CHALLENGE => Within the entries below, find the portion that opens with the line containing "Write part 2" and closes with the line containing "CUT_BEYOND = 5". Retype that portion exactly and only.

PROVIDED ENTRIES =>
________________

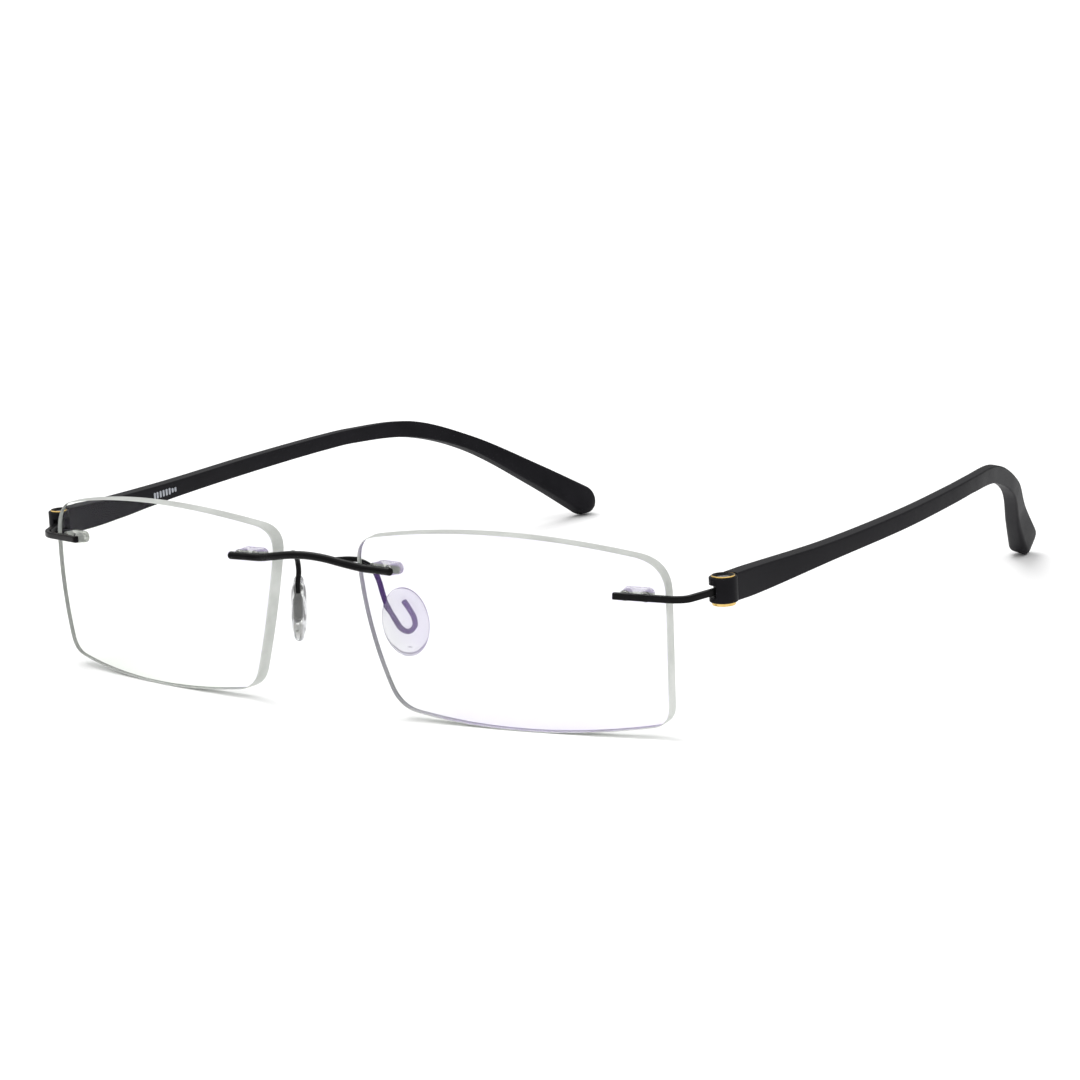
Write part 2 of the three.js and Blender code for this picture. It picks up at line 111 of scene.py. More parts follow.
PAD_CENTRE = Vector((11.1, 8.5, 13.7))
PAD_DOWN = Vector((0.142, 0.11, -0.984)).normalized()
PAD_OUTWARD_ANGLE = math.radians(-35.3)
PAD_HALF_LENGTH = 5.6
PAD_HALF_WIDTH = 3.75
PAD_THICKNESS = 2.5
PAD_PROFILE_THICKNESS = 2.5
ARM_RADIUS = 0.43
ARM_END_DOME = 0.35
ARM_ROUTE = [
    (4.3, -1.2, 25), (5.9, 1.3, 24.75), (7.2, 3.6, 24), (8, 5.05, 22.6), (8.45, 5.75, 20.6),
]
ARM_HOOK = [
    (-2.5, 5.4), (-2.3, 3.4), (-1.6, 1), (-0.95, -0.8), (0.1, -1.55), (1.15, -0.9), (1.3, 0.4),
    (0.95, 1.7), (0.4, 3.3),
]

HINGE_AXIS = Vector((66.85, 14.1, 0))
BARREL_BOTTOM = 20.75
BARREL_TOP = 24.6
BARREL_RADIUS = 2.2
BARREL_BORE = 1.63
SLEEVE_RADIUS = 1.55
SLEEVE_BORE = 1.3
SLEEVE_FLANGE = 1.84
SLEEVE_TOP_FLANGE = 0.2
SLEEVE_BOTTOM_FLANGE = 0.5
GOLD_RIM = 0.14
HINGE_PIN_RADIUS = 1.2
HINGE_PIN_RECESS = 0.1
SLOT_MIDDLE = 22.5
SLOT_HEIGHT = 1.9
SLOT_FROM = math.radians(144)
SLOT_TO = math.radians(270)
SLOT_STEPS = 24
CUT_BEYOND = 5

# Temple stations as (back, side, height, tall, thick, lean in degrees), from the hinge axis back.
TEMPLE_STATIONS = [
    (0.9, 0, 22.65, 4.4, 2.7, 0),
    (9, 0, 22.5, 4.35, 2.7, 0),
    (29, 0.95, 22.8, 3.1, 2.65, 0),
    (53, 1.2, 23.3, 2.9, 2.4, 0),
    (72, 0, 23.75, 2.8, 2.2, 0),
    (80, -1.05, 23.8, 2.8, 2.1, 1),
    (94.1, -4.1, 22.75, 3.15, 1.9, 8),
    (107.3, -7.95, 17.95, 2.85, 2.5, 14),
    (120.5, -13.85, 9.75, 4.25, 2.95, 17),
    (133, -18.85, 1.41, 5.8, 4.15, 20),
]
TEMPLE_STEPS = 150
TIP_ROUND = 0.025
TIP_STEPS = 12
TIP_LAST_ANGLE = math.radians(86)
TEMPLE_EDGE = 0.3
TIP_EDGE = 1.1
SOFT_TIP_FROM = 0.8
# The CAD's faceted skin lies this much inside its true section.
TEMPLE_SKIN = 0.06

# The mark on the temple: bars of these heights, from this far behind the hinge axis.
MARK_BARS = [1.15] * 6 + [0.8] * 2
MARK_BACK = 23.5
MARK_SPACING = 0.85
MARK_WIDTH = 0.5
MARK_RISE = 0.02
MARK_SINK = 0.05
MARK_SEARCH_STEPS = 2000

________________

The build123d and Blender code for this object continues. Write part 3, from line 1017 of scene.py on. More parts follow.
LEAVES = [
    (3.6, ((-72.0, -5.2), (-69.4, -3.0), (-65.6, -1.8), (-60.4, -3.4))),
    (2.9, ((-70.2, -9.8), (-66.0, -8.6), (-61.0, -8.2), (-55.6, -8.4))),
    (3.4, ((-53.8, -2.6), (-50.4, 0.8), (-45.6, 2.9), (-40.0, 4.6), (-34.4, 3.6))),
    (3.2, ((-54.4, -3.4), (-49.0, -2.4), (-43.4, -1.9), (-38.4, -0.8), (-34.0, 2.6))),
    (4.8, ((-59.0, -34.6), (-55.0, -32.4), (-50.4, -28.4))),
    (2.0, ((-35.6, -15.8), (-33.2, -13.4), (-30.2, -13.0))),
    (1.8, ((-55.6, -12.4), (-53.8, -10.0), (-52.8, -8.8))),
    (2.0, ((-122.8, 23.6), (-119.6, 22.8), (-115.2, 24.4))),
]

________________

RIGHT ANSWER =>
Write part 2 of the three.js and Blender code for this picture. It picks up at line 111 of scene.py. More parts follow.
PAD_CENTRE = Vector((11.1, 8.5, 13.7))
PAD_DOWN = Vector((0.142, 0.11, -0.984)).normalized()
PAD_OUTWARD_ANGLE = math.radians(-35.3)
PAD_HALF_LENGTH = 5.6
PAD_HALF_WIDTH = 3.75
PAD_THICKNESS = 2.5
PAD_PROFILE_THICKNESS = 2.5
ARM_RADIUS = 0.43
ARM_END_DOME = 0.35
ARM_ROUTE = [
    (4.3, -1.2, 25), (5.9, 1.3, 24.75), (7.2, 3.6, 24), (8, 5.05, 22.6), (8.45, 5.75, 20.6),
]
ARM_HOOK = [
    (-2.5, 5.4), (-2.3, 3.4), (-1.6, 1), (-0.95, -0.8), (0.1, -1.55), (1.15, -0.9), (1.3, 0.4),
    (0.95, 1.7), (0.4, 3.3),
]

HINGE_AXIS = Vector((66.85, 14.1, 0))
BARREL_BOTTOM = 20.75
BARREL_TOP = 24.6
BARREL_RADIUS = 2.2
BARREL_BORE = 1.63
SLEEVE_RADIUS = 1.55
SLEEVE_BORE = 1.3
SLEEVE_FLANGE = 1.84
SLEEVE_TOP_FLANGE = 0.2
SLEEVE_BOTTOM_FLANGE = 0.5
GOLD_RIM = 0.14
HINGE_PIN_RADIUS = 1.2
HINGE_PIN_RECESS = 0.1
SLOT_MIDDLE = 22.5
SLOT_HEIGHT = 1.9
SLOT_FROM = math.radians(144)
SLOT_TO = math.radians(270)
SLOT_STEPS = 24
CUT_BEYOND = 5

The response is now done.